# TASK REQUIREMENTS
Copy exactly the lines from the first line of the records below through the line containing "drawn.data[vertex.index].value = min(vertex.co.z", including both, and nothing else.

------------------------------------------------------------------------

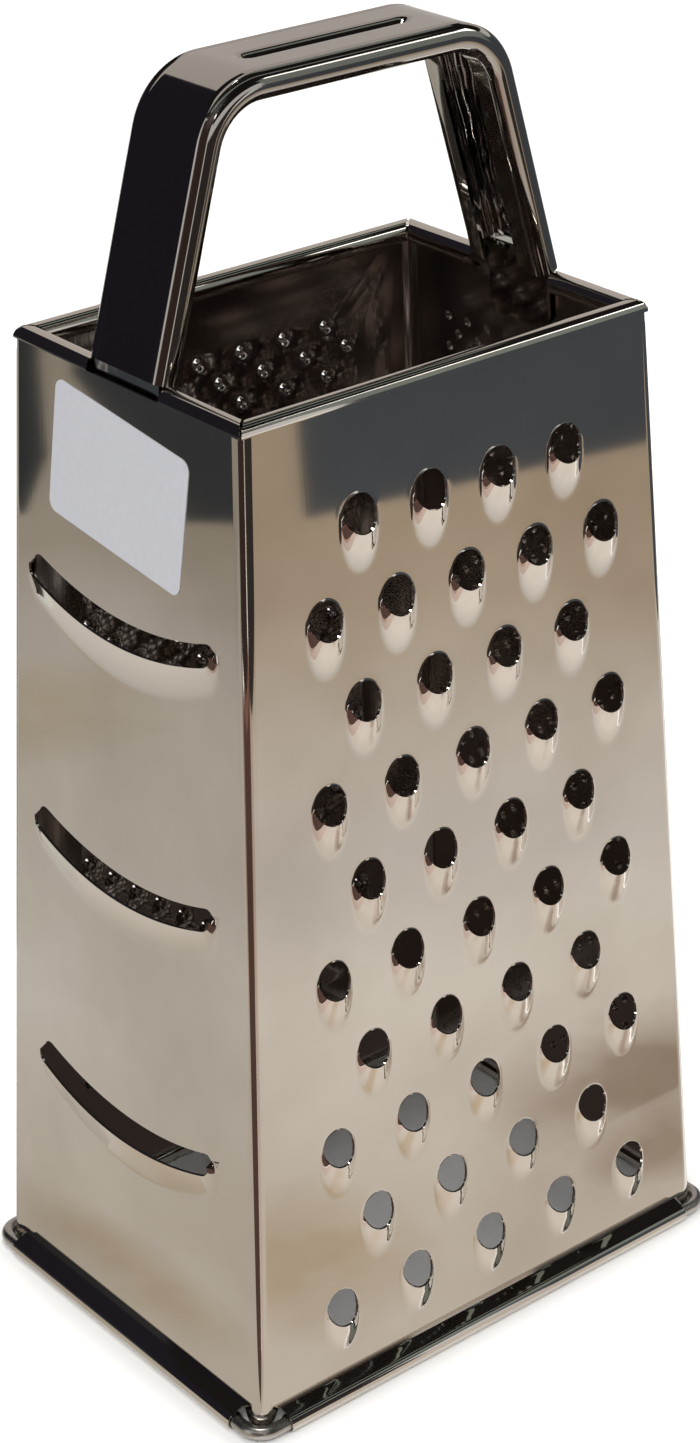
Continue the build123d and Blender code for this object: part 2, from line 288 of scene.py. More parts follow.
# the flange that locks a seamed corner, inside the neighbour wall
def makeFlange(wall, side):
    low, high = creaseHeight + body["hemRise"], curlStart - body["curlRadius"]
    near, far = body["flangeOverlap"], body["bendRadius"] + body["flangeWidth"]
    corners = []
    for z, inset in ((low, near), (low, far), (high, far), (high, near)):
        x = side * (spanAt(wall, z) / 2 - inset)
        corners.append(Vector((x, z * slopeOf(wall), -body["sheet"])))
    flange = draw("flange", corners, closed=True)
    fillIn(flange)
    flange.data.transform(faceMatrix(wall))
    out = directions(wall)[0]
    faceOutward(flange, lambda face: face.normal.dot(out) > 0)
    return flange


def staggered(wall, pattern):
    # long and short rows take turns, and the taper spreads them
    places = []
    for row in range(pattern["rows"]):
        z = pattern["firstHeight"] + row * pattern["rowPitch"]
        count = pattern["longRow"] - row % 2
        pitch = pattern["pitchShare"] * spanAt(wall, z)
        first = -(count - 1) / 2
        places += [((column + first) * pitch, z * slopeOf(wall)) for column in range(count)]
    return places


def markRim(patch, count):
    # the outer loop of a patch, which the flat sheet is filled up to
    total = len(patch.data.vertices)
    patch.vertex_groups.new(name="rim").add(list(range(total - count, total)), 1, "REPLACE")


def markPaintedHighlight(patch, top, gain=2.5):
    # how far each point is drawn out of the sheet, which sets how much painted highlight the steel
    # gets there
    drawn = patch.data.attributes.new("drawn", "FLOAT", "POINT")
    for vertex in patch.data.vertices:
        drawn.data[vertex.index].value = min(vertex.co.z / mm / top * gain, 1)


def copies(patch, places):
    made = []
    for x, y in places:
        one = patch.copy()
        one.data = patch.data.copy()
        one.data.transform(Matrix.Translation((x * mm, y * mm, 0)))
        scene.collection.objects.link(one)
        made.append(one)
    bpy.data.objects.remove(patch)
    return made


# the flat of a wall between its bends, with its punched patches let in
def makePanel(wall, patches):
    slope = slopeOf(wall)
    edge = body["bendRadius"] + body["bendMargin"]
    tip, crease = body["tipRise"], creaseHeight
    # notched beside each corner's tip, where the hem ends
    shoulder = spanAt(wall, crease) / 2 - body["hemGap"] + body["notchRelief"]
    right = [
        (shoulder, crease * slope), (spanAt(wall, tip) / 2 - edge, tip * slope),
        (spanAt(wall, crease) / 2 - edge, crease * slope),
        (spanAt(wall, curlStart) / 2 - edge, curlStart * slope),
    ]
    left = [(-x, y) for x, y in reversed(right)]
    outline = draw("outline", [(x, y, 0) for x, y in right + left], closed=True)
    markRim(outline, len(outline.data.vertices))
    panel = joined("panel", [outline] + patches)
    edit(panel)
    bpy.ops.mesh.select_all(action="DESELECT")
    panel.vertex_groups.active_index = 0
    bpy.ops.object.vertex_group_select()
    bpy.ops.mesh.fill(use_beauty=True)
    leave()
    for face in panel.data.polygons:
        if face.normal.z < 0:
            face.flip()
    panel.data.update()
    panel.vertex_groups.clear()
    panel.data.transform(faceMatrix(wall))
    return panel


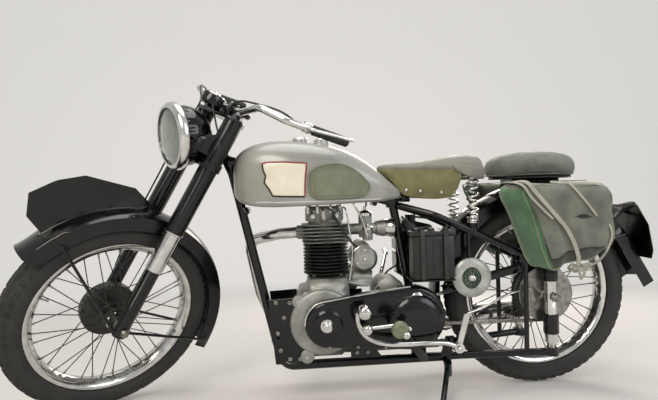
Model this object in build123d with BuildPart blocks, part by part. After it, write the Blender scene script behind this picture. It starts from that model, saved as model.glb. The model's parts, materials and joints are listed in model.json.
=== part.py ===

------------------------------------------------------------------------

# RESPONSE FOR THIS EXERCISE
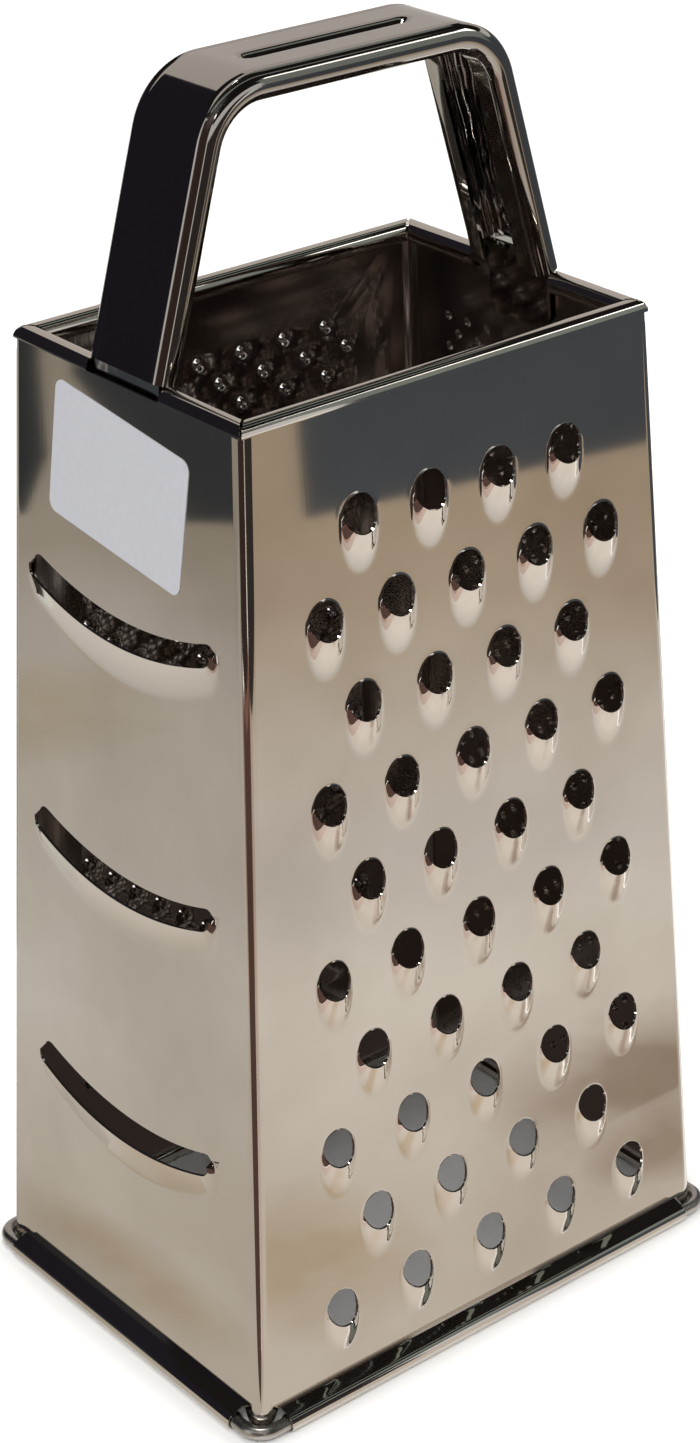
Continue the build123d and Blender code for this object: part 2, from line 288 of scene.py. More parts follow.
# the flange that locks a seamed corner, inside the neighbour wall
def makeFlange(wall, side):
    low, high = creaseHeight + body["hemRise"], curlStart - body["curlRadius"]
    near, far = body["flangeOverlap"], body["bendRadius"] + body["flangeWidth"]
    corners = []
    for z, inset in ((low, near), (low, far), (high, far), (high, near)):
        x = side * (spanAt(wall, z) / 2 - inset)
        corners.append(Vector((x, z * slopeOf(wall), -body["sheet"])))
    flange = draw("flange", corners, closed=True)
    fillIn(flange)
    flange.data.transform(faceMatrix(wall))
    out = directions(wall)[0]
    faceOutward(flange, lambda face: face.normal.dot(out) > 0)
    return flange


def staggered(wall, pattern):
    # long and short rows take turns, and the taper spreads them
    places = []
    for row in range(pattern["rows"]):
        z = pattern["firstHeight"] + row * pattern["rowPitch"]
        count = pattern["longRow"] - row % 2
        pitch = pattern["pitchShare"] * spanAt(wall, z)
        first = -(count - 1) / 2
        places += [((column + first) * pitch, z * slopeOf(wall)) for column in range(count)]
    return places


def markRim(patch, count):
    # the outer loop of a patch, which the flat sheet is filled up to
    total = len(patch.data.vertices)
    patch.vertex_groups.new(name="rim").add(list(range(total - count, total)), 1, "REPLACE")


def markPaintedHighlight(patch, top, gain=2.5):
    # how far each point is drawn out of the sheet, which sets how much painted highlight the steel
    # gets there
    drawn = patch.data.attributes.new("drawn", "FLOAT", "POINT")
    for vertex in patch.data.vertices:
        drawn.data[vertex.index].value = min(vertex.co.z / mm / top * gain, 1)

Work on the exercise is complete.